» Job
Take the material and output all of it exactly.

» Given information
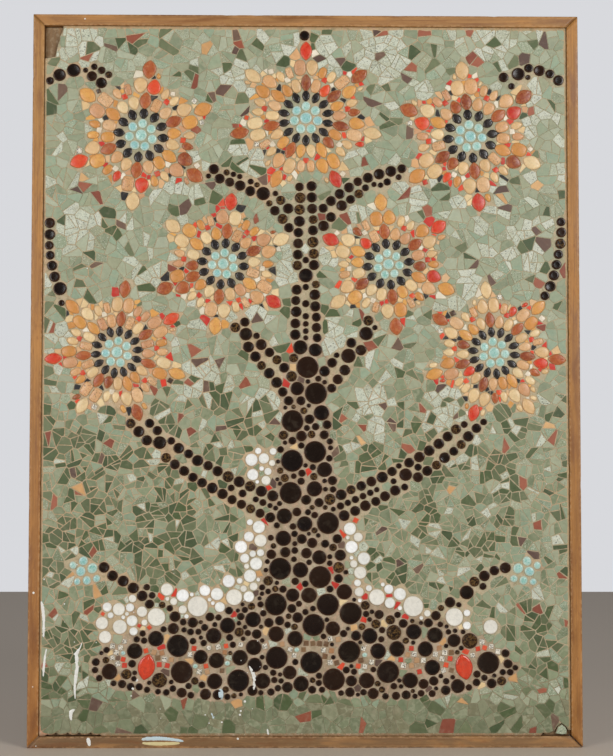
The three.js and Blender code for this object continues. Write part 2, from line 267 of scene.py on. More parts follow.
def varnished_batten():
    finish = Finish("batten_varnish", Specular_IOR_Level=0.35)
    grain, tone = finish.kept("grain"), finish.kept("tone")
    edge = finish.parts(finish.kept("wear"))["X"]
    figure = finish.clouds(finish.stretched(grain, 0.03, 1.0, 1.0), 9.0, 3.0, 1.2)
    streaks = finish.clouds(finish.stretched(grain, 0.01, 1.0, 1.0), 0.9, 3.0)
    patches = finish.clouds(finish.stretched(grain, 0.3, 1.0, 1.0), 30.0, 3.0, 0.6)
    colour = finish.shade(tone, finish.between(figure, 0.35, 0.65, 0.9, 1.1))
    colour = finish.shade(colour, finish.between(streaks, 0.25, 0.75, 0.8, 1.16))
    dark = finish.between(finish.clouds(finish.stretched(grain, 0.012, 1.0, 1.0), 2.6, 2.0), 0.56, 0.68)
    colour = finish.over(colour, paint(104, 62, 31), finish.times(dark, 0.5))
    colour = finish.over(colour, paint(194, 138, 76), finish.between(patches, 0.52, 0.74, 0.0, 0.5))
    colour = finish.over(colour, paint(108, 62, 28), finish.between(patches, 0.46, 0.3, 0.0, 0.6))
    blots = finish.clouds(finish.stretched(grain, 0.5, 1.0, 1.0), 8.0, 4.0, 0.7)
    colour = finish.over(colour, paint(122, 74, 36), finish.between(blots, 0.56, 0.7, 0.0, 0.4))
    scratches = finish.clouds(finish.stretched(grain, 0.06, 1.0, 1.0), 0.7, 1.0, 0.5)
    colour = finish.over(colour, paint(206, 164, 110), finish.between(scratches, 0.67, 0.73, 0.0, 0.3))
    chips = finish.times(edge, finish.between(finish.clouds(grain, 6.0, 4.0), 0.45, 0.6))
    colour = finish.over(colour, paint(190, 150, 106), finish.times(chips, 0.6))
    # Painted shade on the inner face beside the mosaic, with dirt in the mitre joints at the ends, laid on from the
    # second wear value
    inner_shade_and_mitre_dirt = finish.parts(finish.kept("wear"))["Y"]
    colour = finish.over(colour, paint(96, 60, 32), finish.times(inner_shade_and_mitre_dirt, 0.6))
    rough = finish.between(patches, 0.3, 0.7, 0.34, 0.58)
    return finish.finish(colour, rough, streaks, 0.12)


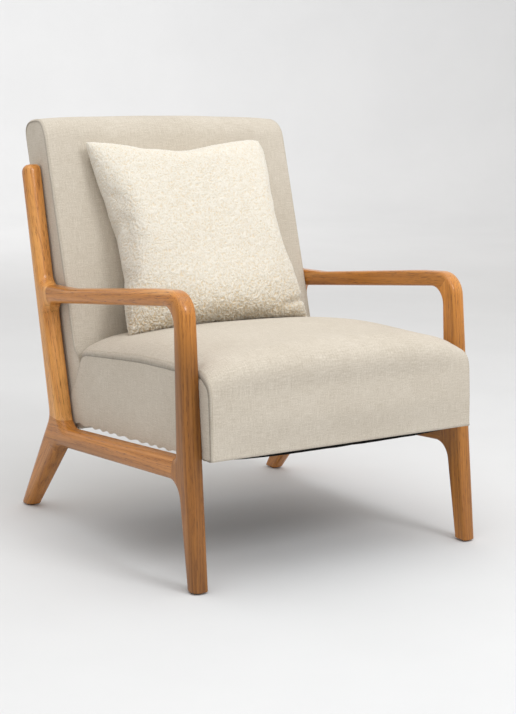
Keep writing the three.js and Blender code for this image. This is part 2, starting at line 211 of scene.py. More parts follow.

» Answer to the exercise
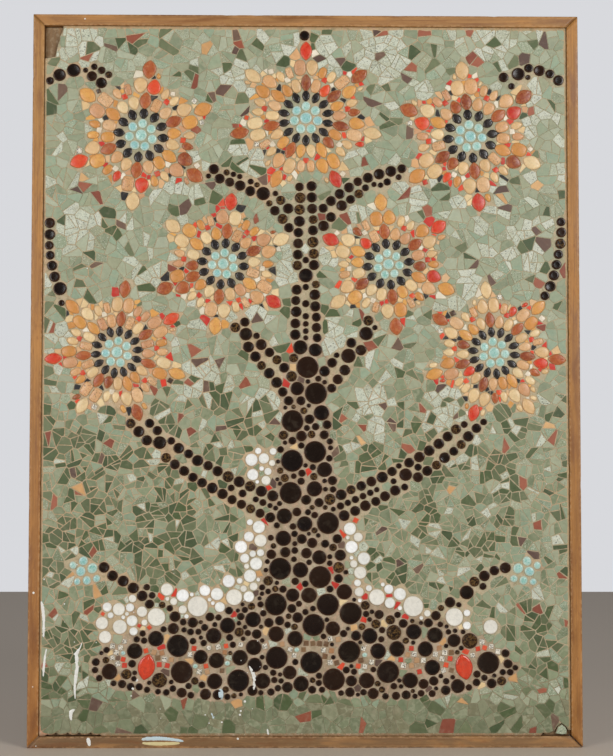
The three.js and Blender code for this object continues. Write part 2, from line 267 of scene.py on. More parts follow.
def varnished_batten():
    finish = Finish("batten_varnish", Specular_IOR_Level=0.35)
    grain, tone = finish.kept("grain"), finish.kept("tone")
    edge = finish.parts(finish.kept("wear"))["X"]
    figure = finish.clouds(finish.stretched(grain, 0.03, 1.0, 1.0), 9.0, 3.0, 1.2)
    streaks = finish.clouds(finish.stretched(grain, 0.01, 1.0, 1.0), 0.9, 3.0)
    patches = finish.clouds(finish.stretched(grain, 0.3, 1.0, 1.0), 30.0, 3.0, 0.6)
    colour = finish.shade(tone, finish.between(figure, 0.35, 0.65, 0.9, 1.1))
    colour = finish.shade(colour, finish.between(streaks, 0.25, 0.75, 0.8, 1.16))
    dark = finish.between(finish.clouds(finish.stretched(grain, 0.012, 1.0, 1.0), 2.6, 2.0), 0.56, 0.68)
    colour = finish.over(colour, paint(104, 62, 31), finish.times(dark, 0.5))
    colour = finish.over(colour, paint(194, 138, 76), finish.between(patches, 0.52, 0.74, 0.0, 0.5))
    colour = finish.over(colour, paint(108, 62, 28), finish.between(patches, 0.46, 0.3, 0.0, 0.6))
    blots = finish.clouds(finish.stretched(grain, 0.5, 1.0, 1.0), 8.0, 4.0, 0.7)
    colour = finish.over(colour, paint(122, 74, 36), finish.between(blots, 0.56, 0.7, 0.0, 0.4))
    scratches = finish.clouds(finish.stretched(grain, 0.06, 1.0, 1.0), 0.7, 1.0, 0.5)
    colour = finish.over(colour, paint(206, 164, 110), finish.between(scratches, 0.67, 0.73, 0.0, 0.3))
    chips = finish.times(edge, finish.between(finish.clouds(grain, 6.0, 4.0), 0.45, 0.6))
    colour = finish.over(colour, paint(190, 150, 106), finish.times(chips, 0.6))
    # Painted shade on the inner face beside the mosaic, with dirt in the mitre joints at the ends, laid on from the
    # second wear value
    inner_shade_and_mitre_dirt = finish.parts(finish.kept("wear"))["Y"]
    colour = finish.over(colour, paint(96, 60, 32), finish.times(inner_shade_and_mitre_dirt, 0.6))
    rough = finish.between(patches, 0.3, 0.7, 0.34, 0.58)
    return finish.finish(colour, rough, streaks, 0.12)


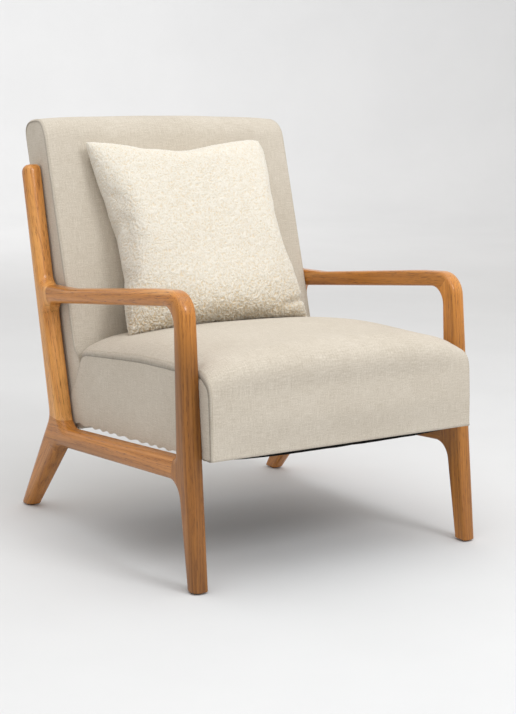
Keep writing the three.js and Blender code for this image. This is part 2, starting at line 211 of scene.py. More parts follow.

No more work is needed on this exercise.